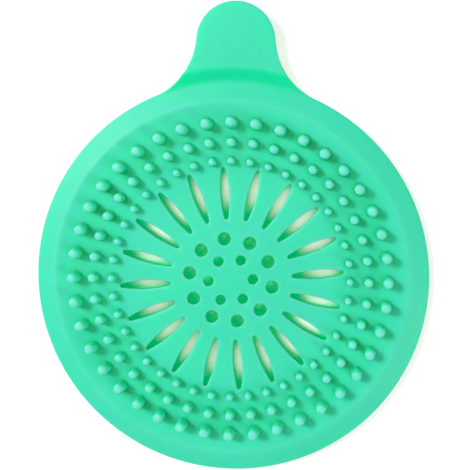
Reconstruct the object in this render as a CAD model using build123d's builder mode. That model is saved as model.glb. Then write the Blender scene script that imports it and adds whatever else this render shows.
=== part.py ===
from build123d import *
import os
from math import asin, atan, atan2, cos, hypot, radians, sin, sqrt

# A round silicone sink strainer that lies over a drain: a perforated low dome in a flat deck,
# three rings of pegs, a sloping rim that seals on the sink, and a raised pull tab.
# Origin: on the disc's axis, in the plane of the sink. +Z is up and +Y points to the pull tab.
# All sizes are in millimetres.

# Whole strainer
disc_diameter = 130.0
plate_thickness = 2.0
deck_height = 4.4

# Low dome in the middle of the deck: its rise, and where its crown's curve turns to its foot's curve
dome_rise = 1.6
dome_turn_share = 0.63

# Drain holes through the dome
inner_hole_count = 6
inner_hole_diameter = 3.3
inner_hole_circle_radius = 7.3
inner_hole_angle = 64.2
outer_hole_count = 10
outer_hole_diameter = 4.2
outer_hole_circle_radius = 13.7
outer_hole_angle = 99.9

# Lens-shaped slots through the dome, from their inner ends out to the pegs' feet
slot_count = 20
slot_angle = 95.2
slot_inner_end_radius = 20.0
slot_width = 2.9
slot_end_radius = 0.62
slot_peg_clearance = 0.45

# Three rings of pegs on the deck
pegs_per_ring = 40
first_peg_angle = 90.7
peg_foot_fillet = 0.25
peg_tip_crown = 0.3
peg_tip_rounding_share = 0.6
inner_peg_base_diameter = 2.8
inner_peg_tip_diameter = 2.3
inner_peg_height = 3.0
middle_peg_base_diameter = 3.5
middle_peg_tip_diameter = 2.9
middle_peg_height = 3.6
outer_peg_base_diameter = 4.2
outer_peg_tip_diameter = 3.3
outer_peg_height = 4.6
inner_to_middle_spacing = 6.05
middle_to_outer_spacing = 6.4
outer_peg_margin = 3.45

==

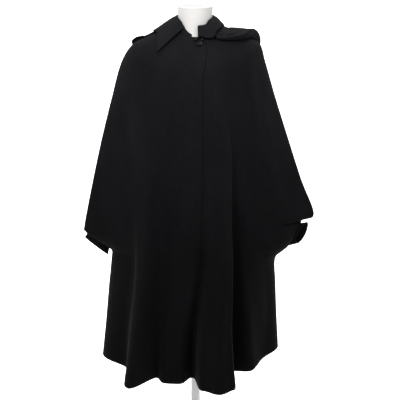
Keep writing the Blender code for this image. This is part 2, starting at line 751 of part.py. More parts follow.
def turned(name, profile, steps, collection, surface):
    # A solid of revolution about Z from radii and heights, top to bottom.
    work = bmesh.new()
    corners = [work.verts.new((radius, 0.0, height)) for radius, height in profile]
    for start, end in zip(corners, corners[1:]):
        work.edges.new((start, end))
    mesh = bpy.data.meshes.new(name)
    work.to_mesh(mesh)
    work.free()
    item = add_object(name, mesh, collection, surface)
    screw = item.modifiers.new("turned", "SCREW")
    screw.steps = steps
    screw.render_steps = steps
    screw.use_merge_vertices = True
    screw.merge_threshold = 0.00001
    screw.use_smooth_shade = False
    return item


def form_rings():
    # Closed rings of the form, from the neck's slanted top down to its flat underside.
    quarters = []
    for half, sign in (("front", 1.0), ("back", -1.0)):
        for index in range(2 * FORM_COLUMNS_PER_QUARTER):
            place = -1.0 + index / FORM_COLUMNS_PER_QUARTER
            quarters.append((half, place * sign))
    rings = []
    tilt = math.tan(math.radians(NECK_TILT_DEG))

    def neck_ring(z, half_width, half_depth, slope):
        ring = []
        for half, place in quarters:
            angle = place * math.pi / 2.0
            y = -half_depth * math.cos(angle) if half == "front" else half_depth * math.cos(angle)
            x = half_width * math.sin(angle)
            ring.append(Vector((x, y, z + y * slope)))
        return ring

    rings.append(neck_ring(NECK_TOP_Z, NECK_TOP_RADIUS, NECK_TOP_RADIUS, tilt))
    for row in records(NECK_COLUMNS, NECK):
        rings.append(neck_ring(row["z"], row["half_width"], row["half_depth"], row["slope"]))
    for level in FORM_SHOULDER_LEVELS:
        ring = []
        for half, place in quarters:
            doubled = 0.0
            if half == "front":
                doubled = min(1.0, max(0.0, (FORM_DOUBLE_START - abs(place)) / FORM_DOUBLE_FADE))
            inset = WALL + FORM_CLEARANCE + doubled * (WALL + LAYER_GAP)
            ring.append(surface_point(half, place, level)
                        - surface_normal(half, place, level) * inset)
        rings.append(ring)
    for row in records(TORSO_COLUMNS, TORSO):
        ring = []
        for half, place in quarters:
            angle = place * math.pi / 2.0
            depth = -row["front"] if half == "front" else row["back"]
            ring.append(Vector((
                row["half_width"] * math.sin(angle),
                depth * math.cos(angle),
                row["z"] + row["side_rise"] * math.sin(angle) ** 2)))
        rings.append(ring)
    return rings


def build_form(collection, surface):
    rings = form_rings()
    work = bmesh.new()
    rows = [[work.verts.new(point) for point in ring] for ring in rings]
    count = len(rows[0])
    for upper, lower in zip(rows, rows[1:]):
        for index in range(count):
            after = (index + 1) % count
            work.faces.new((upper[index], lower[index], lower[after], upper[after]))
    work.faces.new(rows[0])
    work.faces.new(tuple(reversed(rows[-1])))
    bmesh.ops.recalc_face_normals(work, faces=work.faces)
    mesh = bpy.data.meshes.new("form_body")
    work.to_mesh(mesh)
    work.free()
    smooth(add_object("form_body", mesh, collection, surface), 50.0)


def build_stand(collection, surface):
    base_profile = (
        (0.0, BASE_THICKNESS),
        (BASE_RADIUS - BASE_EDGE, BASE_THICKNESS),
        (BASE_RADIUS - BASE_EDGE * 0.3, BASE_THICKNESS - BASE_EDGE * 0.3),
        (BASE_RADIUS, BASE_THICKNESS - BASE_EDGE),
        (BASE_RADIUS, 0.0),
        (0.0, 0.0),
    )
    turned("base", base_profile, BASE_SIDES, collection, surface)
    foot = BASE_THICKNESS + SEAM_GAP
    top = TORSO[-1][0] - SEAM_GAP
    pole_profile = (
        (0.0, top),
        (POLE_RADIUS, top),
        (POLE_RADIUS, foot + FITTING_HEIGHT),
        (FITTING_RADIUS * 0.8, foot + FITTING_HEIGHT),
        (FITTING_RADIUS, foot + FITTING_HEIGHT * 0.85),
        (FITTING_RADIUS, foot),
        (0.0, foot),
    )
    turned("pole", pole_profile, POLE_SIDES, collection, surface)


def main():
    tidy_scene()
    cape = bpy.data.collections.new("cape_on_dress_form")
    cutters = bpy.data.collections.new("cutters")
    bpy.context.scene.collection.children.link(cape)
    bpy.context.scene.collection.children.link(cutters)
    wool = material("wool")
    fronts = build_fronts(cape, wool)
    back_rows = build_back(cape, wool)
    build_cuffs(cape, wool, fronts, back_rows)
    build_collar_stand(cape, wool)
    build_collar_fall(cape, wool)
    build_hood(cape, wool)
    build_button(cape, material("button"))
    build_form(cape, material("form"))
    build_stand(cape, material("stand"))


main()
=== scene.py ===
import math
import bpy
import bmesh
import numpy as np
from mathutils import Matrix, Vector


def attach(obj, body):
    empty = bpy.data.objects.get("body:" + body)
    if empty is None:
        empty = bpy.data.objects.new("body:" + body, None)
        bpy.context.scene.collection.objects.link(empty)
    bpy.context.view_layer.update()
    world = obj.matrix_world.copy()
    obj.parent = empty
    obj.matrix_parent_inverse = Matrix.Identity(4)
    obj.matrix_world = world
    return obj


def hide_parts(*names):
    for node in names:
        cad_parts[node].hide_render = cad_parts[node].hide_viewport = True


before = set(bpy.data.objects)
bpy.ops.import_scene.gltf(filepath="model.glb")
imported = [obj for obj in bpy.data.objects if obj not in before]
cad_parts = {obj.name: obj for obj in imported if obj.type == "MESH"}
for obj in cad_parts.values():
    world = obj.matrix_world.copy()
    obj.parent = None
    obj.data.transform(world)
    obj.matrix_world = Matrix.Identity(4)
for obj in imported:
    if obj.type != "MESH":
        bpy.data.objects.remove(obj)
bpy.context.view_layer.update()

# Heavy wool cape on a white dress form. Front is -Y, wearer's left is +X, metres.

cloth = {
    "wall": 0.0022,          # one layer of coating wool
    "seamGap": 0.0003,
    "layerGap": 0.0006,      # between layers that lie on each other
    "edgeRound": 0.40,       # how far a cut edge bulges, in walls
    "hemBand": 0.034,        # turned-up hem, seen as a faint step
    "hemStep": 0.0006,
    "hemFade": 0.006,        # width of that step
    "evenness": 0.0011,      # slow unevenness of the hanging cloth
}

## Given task
Above are the records; from them, give again exactly the lines from the one containing "Reconstruct the object" to the one containing "slot_peg_clearance = 0.45", both lines included, and nothing more.

## Result for this task
Reconstruct the object in this render as a CAD model using build123d's builder mode. That model is saved as model.glb. Then write the Blender scene script that imports it and adds whatever else this render shows.
=== part.py ===
from build123d import *
import os
from math import asin, atan, atan2, cos, hypot, radians, sin, sqrt

# A round silicone sink strainer that lies over a drain: a perforated low dome in a flat deck,
# three rings of pegs, a sloping rim that seals on the sink, and a raised pull tab.
# Origin: on the disc's axis, in the plane of the sink. +Z is up and +Y points to the pull tab.
# All sizes are in millimetres.

# Whole strainer
disc_diameter = 130.0
plate_thickness = 2.0
deck_height = 4.4

# Low dome in the middle of the deck: its rise, and where its crown's curve turns to its foot's curve
dome_rise = 1.6
dome_turn_share = 0.63

# Drain holes through the dome
inner_hole_count = 6
inner_hole_diameter = 3.3
inner_hole_circle_radius = 7.3
inner_hole_angle = 64.2
outer_hole_count = 10
outer_hole_diameter = 4.2
outer_hole_circle_radius = 13.7
outer_hole_angle = 99.9

# Lens-shaped slots through the dome, from their inner ends out to the pegs' feet
slot_count = 20
slot_angle = 95.2
slot_inner_end_radius = 20.0
slot_width = 2.9
slot_end_radius = 0.62
slot_peg_clearance = 0.45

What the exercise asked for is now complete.